--- begin ---

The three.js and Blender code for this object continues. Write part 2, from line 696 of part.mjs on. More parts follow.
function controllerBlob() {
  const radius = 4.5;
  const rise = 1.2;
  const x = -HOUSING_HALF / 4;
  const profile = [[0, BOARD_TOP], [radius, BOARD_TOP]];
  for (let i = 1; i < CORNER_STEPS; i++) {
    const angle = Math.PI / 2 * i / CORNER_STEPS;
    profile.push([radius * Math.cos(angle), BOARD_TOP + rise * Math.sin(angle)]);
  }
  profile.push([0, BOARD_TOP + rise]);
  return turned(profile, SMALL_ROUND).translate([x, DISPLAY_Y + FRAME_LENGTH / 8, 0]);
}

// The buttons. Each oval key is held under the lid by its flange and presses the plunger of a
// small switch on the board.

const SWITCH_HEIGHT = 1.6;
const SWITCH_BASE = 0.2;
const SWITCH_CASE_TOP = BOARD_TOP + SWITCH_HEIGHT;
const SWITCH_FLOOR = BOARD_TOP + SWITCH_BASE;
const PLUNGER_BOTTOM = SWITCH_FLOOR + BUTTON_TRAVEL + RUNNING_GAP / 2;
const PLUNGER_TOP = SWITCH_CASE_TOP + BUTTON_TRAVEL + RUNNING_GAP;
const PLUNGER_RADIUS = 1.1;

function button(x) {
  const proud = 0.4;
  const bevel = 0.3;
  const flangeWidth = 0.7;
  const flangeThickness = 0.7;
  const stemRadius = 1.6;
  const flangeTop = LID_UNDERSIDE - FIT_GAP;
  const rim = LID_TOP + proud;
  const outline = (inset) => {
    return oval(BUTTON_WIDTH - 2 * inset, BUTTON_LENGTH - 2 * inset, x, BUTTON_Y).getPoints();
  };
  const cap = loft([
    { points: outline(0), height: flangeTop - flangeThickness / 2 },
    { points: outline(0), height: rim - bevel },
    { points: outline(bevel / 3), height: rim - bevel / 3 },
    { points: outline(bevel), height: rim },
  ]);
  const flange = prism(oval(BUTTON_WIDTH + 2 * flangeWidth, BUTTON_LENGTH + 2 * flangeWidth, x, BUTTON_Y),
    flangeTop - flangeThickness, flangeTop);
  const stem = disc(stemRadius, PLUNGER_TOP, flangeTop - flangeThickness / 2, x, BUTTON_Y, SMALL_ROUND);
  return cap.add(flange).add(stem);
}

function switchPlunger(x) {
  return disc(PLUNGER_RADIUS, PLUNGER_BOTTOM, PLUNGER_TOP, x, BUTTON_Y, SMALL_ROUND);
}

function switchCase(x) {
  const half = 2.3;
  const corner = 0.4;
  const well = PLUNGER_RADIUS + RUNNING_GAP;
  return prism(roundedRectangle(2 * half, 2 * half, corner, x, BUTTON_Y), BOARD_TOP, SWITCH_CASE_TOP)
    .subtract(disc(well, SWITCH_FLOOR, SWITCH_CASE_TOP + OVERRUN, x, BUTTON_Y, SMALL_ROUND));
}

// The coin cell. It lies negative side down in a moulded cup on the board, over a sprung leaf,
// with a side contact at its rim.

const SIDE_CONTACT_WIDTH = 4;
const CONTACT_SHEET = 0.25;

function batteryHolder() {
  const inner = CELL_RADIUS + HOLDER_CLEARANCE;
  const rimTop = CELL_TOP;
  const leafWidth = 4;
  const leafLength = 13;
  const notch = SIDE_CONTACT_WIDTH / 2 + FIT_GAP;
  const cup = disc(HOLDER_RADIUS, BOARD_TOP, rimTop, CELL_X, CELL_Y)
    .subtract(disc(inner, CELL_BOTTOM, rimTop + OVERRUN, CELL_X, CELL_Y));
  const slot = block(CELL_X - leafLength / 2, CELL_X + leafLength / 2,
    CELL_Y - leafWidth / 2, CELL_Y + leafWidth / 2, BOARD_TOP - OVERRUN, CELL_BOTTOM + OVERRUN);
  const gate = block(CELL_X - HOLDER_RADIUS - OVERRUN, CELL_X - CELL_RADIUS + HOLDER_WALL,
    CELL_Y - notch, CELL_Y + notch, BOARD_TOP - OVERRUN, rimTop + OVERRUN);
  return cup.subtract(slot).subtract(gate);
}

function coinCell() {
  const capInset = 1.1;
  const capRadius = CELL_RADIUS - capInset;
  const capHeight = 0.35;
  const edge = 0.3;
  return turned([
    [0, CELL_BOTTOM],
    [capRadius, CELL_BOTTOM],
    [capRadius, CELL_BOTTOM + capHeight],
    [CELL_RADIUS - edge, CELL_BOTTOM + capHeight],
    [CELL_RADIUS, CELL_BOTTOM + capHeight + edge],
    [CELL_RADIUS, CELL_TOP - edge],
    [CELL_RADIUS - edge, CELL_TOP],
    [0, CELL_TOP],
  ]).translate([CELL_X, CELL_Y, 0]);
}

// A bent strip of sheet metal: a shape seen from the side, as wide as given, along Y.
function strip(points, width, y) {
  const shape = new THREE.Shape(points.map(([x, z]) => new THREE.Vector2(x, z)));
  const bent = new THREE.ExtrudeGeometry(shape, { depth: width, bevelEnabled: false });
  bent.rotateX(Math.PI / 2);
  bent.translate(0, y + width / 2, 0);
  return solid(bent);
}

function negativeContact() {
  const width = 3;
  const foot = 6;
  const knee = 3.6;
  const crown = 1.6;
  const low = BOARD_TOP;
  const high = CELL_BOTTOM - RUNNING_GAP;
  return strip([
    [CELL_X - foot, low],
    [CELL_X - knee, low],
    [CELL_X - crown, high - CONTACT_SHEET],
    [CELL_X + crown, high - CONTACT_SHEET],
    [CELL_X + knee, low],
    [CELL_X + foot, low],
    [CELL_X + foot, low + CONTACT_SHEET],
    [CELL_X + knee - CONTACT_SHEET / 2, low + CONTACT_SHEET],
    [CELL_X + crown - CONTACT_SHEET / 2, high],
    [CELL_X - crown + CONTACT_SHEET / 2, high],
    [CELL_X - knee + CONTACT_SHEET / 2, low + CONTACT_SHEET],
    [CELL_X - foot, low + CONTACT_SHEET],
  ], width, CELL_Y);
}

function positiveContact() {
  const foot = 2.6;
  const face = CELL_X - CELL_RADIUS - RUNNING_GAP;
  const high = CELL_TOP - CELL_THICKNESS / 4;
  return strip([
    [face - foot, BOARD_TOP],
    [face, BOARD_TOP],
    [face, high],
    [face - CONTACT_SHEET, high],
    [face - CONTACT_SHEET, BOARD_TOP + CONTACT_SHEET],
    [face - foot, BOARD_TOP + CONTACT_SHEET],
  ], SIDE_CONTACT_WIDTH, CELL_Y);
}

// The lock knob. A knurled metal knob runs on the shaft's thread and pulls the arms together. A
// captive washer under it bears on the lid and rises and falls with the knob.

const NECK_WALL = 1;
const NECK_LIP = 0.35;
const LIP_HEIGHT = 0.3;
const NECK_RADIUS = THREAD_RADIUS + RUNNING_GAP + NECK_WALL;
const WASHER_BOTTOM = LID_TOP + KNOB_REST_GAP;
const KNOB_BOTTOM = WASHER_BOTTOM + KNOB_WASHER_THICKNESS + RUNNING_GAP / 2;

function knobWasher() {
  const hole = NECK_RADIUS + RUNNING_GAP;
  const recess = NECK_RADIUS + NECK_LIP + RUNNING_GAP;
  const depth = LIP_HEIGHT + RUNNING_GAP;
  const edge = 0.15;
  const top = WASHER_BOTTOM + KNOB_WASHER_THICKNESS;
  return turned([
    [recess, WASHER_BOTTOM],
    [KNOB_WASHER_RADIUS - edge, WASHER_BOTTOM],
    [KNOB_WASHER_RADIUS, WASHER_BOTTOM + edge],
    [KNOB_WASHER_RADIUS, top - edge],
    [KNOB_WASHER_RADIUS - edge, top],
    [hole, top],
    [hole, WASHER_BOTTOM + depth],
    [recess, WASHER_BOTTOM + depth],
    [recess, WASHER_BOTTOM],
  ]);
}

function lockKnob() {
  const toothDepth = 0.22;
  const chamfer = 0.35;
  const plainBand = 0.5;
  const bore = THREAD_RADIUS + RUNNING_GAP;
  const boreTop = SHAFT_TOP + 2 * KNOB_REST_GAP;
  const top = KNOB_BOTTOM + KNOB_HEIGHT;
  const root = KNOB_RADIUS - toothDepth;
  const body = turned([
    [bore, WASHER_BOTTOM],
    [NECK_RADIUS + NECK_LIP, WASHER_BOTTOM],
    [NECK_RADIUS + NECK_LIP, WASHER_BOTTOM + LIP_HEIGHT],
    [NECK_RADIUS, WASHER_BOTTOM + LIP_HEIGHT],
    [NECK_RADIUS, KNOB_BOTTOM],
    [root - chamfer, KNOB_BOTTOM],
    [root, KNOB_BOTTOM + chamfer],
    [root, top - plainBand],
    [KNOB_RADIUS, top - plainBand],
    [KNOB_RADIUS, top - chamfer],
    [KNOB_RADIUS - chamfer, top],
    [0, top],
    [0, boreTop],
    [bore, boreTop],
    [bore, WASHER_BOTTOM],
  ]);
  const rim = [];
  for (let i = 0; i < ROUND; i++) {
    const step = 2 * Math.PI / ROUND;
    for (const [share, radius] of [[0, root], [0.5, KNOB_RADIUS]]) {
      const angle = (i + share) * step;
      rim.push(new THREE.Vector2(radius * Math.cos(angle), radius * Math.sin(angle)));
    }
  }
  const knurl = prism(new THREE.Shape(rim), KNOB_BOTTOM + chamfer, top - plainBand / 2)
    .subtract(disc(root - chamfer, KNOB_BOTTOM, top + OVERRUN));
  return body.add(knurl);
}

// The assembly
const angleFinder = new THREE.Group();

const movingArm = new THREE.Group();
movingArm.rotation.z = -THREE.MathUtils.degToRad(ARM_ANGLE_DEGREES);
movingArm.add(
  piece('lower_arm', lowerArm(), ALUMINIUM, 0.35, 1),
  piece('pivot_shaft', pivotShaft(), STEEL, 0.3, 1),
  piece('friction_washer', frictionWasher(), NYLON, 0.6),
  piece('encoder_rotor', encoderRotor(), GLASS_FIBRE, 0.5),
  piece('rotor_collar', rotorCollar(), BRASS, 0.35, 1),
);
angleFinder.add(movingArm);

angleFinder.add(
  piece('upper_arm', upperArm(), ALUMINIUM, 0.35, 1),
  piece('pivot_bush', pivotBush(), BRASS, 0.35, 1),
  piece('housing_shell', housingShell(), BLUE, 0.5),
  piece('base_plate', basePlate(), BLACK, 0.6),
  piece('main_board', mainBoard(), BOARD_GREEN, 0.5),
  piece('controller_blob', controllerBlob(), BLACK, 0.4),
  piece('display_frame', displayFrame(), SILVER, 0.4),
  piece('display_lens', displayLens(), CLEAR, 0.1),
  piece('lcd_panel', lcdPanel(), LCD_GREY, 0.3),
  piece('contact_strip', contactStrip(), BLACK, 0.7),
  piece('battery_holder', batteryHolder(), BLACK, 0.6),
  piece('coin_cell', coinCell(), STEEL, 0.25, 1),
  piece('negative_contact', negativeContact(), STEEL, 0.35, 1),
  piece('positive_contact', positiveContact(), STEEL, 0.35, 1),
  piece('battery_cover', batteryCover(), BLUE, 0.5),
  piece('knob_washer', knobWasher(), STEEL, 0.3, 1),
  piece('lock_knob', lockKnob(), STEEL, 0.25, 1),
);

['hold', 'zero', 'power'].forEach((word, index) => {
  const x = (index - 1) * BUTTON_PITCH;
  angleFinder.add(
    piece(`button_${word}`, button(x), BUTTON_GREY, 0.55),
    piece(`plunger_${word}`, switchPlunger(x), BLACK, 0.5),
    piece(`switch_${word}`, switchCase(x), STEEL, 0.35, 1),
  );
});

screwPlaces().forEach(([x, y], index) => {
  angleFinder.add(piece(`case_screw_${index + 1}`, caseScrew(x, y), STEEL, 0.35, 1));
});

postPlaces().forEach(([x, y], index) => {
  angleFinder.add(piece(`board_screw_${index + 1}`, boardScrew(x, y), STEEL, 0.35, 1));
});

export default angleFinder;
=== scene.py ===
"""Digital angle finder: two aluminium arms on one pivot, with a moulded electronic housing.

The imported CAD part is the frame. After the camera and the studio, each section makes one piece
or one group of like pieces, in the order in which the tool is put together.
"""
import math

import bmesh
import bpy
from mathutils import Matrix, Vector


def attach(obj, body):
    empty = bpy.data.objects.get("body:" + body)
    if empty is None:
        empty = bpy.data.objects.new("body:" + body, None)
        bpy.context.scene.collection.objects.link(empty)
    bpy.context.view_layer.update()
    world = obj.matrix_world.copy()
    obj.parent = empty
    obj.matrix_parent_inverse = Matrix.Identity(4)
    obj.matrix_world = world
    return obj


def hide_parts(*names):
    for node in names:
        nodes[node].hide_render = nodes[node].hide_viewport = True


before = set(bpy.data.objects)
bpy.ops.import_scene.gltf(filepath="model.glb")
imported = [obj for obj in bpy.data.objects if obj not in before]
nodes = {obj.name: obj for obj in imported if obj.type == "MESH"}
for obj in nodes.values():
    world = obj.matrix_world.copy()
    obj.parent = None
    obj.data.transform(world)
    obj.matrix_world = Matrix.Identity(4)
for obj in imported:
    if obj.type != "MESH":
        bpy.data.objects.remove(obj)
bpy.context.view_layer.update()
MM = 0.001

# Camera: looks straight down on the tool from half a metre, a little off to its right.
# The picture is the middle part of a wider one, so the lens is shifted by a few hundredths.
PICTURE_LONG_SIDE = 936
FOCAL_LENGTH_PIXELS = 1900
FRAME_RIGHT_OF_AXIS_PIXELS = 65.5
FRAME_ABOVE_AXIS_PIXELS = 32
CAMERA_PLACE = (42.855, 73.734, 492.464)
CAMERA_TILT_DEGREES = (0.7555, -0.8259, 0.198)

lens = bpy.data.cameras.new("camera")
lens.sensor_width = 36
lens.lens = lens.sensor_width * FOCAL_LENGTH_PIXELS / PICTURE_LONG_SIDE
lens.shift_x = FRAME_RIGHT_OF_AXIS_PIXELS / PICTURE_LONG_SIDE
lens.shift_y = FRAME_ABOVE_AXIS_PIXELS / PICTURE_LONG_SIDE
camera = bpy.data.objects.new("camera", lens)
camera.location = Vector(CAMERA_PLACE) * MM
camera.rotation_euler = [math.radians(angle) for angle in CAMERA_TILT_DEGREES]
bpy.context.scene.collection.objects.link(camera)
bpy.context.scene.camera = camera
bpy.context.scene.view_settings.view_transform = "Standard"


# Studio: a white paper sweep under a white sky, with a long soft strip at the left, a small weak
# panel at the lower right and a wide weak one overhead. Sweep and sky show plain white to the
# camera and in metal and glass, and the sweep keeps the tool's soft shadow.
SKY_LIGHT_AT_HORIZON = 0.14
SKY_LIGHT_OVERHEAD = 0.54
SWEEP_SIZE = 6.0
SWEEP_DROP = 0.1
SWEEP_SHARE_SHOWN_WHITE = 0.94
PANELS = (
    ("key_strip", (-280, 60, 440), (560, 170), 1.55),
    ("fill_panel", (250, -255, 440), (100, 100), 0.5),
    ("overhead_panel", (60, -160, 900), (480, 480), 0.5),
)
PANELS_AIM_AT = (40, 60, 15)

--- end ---

Aim
This exercise asks for the lines from the line with "['hold', 'zero', 'power'].forEach((word, index)" to the line with "nodes[node].hide_render = nodes[node].hide_viewport", both lines included, set down exactly and with nothing else.

Task response
['hold', 'zero', 'power'].forEach((word, index) => {
  const x = (index - 1) * BUTTON_PITCH;
  angleFinder.add(
    piece(`button_${word}`, button(x), BUTTON_GREY, 0.55),
    piece(`plunger_${word}`, switchPlunger(x), BLACK, 0.5),
    piece(`switch_${word}`, switchCase(x), STEEL, 0.35, 1),
  );
});

screwPlaces().forEach(([x, y], index) => {
  angleFinder.add(piece(`case_screw_${index + 1}`, caseScrew(x, y), STEEL, 0.35, 1));
});

postPlaces().forEach(([x, y], index) => {
  angleFinder.add(piece(`board_screw_${index + 1}`, boardScrew(x, y), STEEL, 0.35, 1));
});

export default angleFinder;
=== scene.py ===
"""Digital angle finder: two aluminium arms on one pivot, with a moulded electronic housing.

The imported CAD part is the frame. After the camera and the studio, each section makes one piece
or one group of like pieces, in the order in which the tool is put together.
"""
import math

import bmesh
import bpy
from mathutils import Matrix, Vector


def attach(obj, body):
    empty = bpy.data.objects.get("body:" + body)
    if empty is None:
        empty = bpy.data.objects.new("body:" + body, None)
        bpy.context.scene.collection.objects.link(empty)
    bpy.context.view_layer.update()
    world = obj.matrix_world.copy()
    obj.parent = empty
    obj.matrix_parent_inverse = Matrix.Identity(4)
    obj.matrix_world = world
    return obj


def hide_parts(*names):
    for node in names:
        nodes[node].hide_render = nodes[node].hide_viewport = True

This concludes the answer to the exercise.